Além disso, apesar de haver uma evolução legislativa entre 2011 e 2017 com a criação das leis 12.608 e 12.340, e de aprimoramentos na doutrina escrita dos militares em atuação na resposta a desastres, há ainda uma carência de uma concepção visual e completa dos processos de reposta ao desastre - o que é relatado inclusive por alguns dos militares envolvidos no ECADEC de 2017. Desta forma, destaca-se que tal carência pode ser sanada diretamente pela utilização do modelo de processos desenvolvido por Fontainha et al. (2016), o qual tem como objetivo criar uma visão comum entre todos os stakeholders envolvidos na resposta a desastres, sejam eles militares, empresas, redes de ajuda, e a própria população.
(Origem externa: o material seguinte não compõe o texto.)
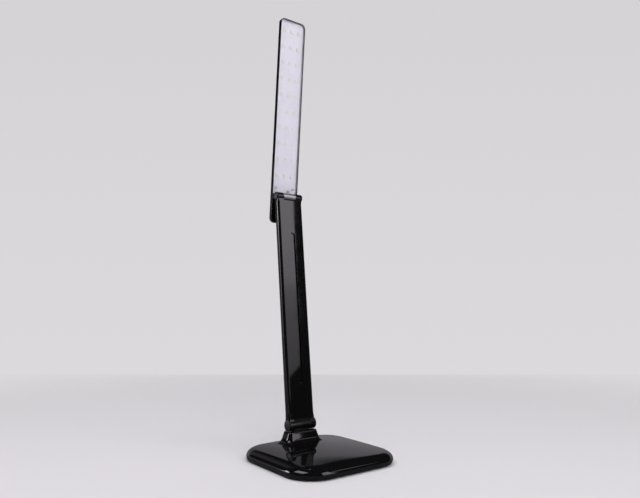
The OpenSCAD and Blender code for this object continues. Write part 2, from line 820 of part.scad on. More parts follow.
module at_upper() in_arm() translate([0, 0, arm_len]) children();

module upper_bolt() color("silver")
    at_upper() hinge_bolt(upper_bolt_r, upper_head_r, upper_head_h, upper_seat_x);

module upper_nut() color("silver")
    at_upper() hinge_nut(upper_bolt_r, upper_head_r, upper_head_h, upper_seat_x);

module upper_washers() color("goldenrod")
    at_upper() hinge_washers(upper_bolt_r, upper_r - 0.6, upper_washer_t, upper_knuckle_x);

module upper_caps() color("#0c0c0c")
    at_upper() hinge_caps(upper_r, upper_head_r, upper_cap_t,
        arm_w / 2 - upper_seat_x - upper_head_h - 0.3);

// ---------- light bar ----------

// Ring of the light bar at an inset and a depth behind the upper axis
function bar_ring(inset, y) =
    [for (p = ring2(bar_w / 2 - inset, bar_len / 2 - inset, bar_corner - inset, 6, 0))
        [p[0], y, p[1] + bar_mid]];

// The space inside the rim, as a plate between two depths, with a gap all round
module bar_plate(gap, y0, thickness)
    translate([0, y0 + thickness, bar_mid])
        rotate([90, 0, 0])
            linear_extrude(thickness)
                round_rect(bar_w - 2 * (bezel + gap), bar_len - 2 * (bezel + gap), bar_corner - bezel - gap);

module bar_shell() color("black")
    in_bar()
        difference() {
            union() {
                skin(concat(
                    [for (a = [90:-22.5:0])
                        bar_ring(bar_edge * (1 - cos(a)), bar_y + bar_t - bar_edge * (1 - sin(a)))],
                    [bar_ring(0, bar_y), bar_ring(bezel, bar_y), bar_ring(bezel, bar_floor)]
                ));
                for (sx = [-1, 1])
                    translate([sx * barrel_screw_x, 0, barrel_screw_s])
                        y_rod(2.6, bar_y + tail_t + barrel_foot_t, bar_floor + 0.5);
            }
            for (sx = [-1, 1]) {
                translate([sx * barrel_screw_x, 0, barrel_screw_s])
                    y_rod(small_screw_r + run_gap, bar_y, bar_screw_tip + hole_gap);
                translate([sx * board_screw_x, 0, board_screw_s])
                    y_rod(small_screw_r + run_gap, bar_y, bar_screw_tip + hole_gap);
            }
        }

module bar_tail_cover() color("black")
    in_bar() {
        difference() {
            intersection() {
                bar_plate(seat_gap, bar_y, tail_t);
                block([-bar_w, 0, -bar_len], [bar_w, 2 * bar_y, tail_top]);
            }
            block([-upper_barrel_w / 2 - seat_gap, 0, -upper_web_t / 2 - seat_gap],
                [upper_barrel_w / 2 + seat_gap, 2 * bar_y, upper_web_t / 2 + seat_gap]);
        }
        for (sx = [-1, 1])
            translate([sx * (bar_w / 2 - 8), 0, -bar_down + 9])
                y_rod(1.6, bar_y + tail_t - eps, bar_floor);
    }

module hinge_barrel() color("silver")
    in_bar()
        difference() {
            union() {
                x_rod(upper_r - seat_gap, -upper_barrel_w / 2, upper_barrel_w / 2);
                block([-upper_barrel_w / 2, 0, -upper_web_t / 2],
                    [upper_barrel_w / 2, bar_y + tail_t + barrel_foot_t, upper_web_t / 2]);
                block([-upper_barrel_w / 2, bar_y + tail_t, -barrel_foot_down],
                    [upper_barrel_w / 2, bar_y + tail_t + barrel_foot_t, upper_web_t / 2]);
            }
            x_rod(upper_bolt_r + run_gap, -arm_w, arm_w);
            for (sx = [-1, 1])
                translate([sx * barrel_screw_x, 0, barrel_screw_s]) {
                    y_rod(small_screw_r + hole_gap, bar_y, bar_y + bar_t);
                    y_rod(small_head_r + seat_gap, bar_y, barrel_head_y);
                }
        }

module barrel_screws() color("dimgray")
    in_bar()
        for (sx = [-1, 1])
            translate([sx * barrel_screw_x, barrel_head_y, barrel_screw_s])
                rotate([90, 0, 0])
                    screw(small_screw_r, bar_screw_tip - barrel_head_y, small_head_r, 0.65);

board_lo = tail_top + 0.4;
board_hi = bar_up - bezel - board_gap;
board_screw_x = 14;
led_wire_x = upper_barrel_w / 2 - 1.6;               // the wires rise over the +X end of the barrel
board_screw_s = 13;

module led_board() color("white")
    in_bar()
        difference() {
            intersection() {
                bar_plate(board_gap, board_y, led_board_t);
                block([-bar_w, 0, board_lo], [bar_w, 2 * bar_floor, board_hi + 1]);
            }
            for (sx = [-1, 1])
                translate([sx * board_screw_x, 0, board_screw_s])
                    y_rod(small_screw_r + hole_gap, bar_y, bar_floor + 1);
        }

module leds() color("#f4f0d8")
    in_bar()
        for (row = [0:led_rows - 1], col = [0:led_cols - 1])
            translate([
                (col - (led_cols - 1) / 2) * led_col_pitch,
                board_y,
                led_first + row * led_row_pitch
            ])
                difference() {
                    block([-led_side / 2, -led_h, -led_side / 2], [led_side / 2, 0, led_side / 2]);
                    y_rod(led_side * 0.36, -led_h - 1, -led_h * 0.6);
                }

module led_board_screws() color("silver")
    in_bar()
        for (sx = [-1, 1])
            translate([sx * board_screw_x, board_y, board_screw_s])
                rotate([90, 0, 0])
                    screw(small_screw_r, bar_screw_tip - board_y, small_head_r, 0.8);

module led_wires() color("firebrick")
    in_bar()
        for (x = [led_wire_x - 3, led_wire_x])
            translate([x, 0, 0])
                wire([
                    [0, board_y - 0.7, 11],
                    [0, board_y - 0.75, 7],
                    [0, board_y - 0.7, upper_web_t / 2 + 0.7]
                ], 0.55);

module clear_window() color([0.9, 0.95, 1, 0.3])
    in_bar()
        intersection() {
            bar_plate(seat_gap, window_y, window_t);
            block([-bar_w, 0, tail_top + seat_gap], [bar_w, 2 * bar_y, bar_up]);
        }

base_cover();
base_plate();
grip_pad();
cover_screws();
ballast();
hinge_post();
post_screws();
touch_board();
touch_board_screws();
touch_pads();
power_board();
dc_inlet();
board_wire();
supply_wire();
arm_front();
arm_back();
arm_screws();
arm_plugs();
arm_wire();
lower_bolt();
lower_nut();
lower_washers();
lower_caps();
upper_bolt();
upper_nut();
upper_washers();
upper_caps();
bar_shell();
bar_tail_cover();
hinge_barrel();
barrel_screws();
led_board();
leds();
led_board_screws();
led_wires();
clear_window();
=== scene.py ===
# %% [markdown]
# # A folding desk lamp
#
# The lamp has three moving parts: a domed base, a slim arm and a light bar that folds down over
# the arm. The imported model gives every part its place. This script gives the parts their finish:
# it models the moulded shells finely, and it makes a material for each surface.

# %% The frame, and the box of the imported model
import json
import math
import bmesh
import bpy
from mathutils import Matrix, Vector


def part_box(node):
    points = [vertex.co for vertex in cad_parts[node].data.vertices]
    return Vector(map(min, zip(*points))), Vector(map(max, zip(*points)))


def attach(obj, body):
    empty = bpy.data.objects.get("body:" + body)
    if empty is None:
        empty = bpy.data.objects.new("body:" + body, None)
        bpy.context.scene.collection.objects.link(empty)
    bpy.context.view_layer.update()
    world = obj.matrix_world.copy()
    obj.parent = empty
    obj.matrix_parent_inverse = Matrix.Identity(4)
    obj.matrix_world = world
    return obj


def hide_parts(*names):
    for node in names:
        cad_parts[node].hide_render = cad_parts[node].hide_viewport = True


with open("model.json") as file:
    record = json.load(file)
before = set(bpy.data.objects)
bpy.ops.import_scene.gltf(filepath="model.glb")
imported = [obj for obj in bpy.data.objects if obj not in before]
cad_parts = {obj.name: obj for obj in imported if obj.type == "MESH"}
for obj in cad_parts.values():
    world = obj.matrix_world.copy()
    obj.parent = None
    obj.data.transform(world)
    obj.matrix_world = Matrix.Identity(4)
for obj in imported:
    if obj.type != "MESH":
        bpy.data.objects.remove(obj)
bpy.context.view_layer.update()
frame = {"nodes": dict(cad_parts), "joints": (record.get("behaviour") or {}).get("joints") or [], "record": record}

nodes = frame["nodes"]
print("packed nodes:", len(nodes))

# %% [markdown]
# ## Working in millimetres
#
# Each piece is drawn in millimetres, upright in its own frame, and is then carried to the lamp.
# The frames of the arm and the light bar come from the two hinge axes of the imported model.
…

A partir desses resultados, destaca-se a importância da utilização de todas as ferramentas e do framework para colaboração de stakeholders na resposta a desastres. Essa utilização completa da solução aumenta a robustez dos resultados no atendimento das demandas da população, integrando os esforços de todos os stakeholders, minimizando ineficiências de esforços repetidos e o não atendimento das demandas da população afetada.
Conclusões
O artigo apresenta quatro revisões de literatura separadas, as quais podem ser consideradas uma referência para todos os stakeholders envolvidos na resposta a desastres e usadas no planejamento logístico dessas operações. Além da perspectiva de ferramentas independentes relevantes para acadêmicos e profissionais, o framework proposto que integra as quatro dimensões (stakeholders, satisfação, processos e estratégias de colaboração) traz valor adicional, pois indica que decisões e informações de cada dimensão interferem diretamente nas decisões e informações das demais dimensões.
O estudo de caso comparando a evolução entre a resposta ao desastre da Região Serrana do RJ em 2011 e o simulado realizado em 2017 na mesma região também traz contribuições importantes para acadêmicos e profissionais. Isso porque a aderência do framework à realidade é verificada, demonstrando a sua capacidade de servir como ferramenta para melhor planejamento da logística de resposta a desastres, aprimorando a colaboração de stakeholders e do atendimento das necessidades beneficiários.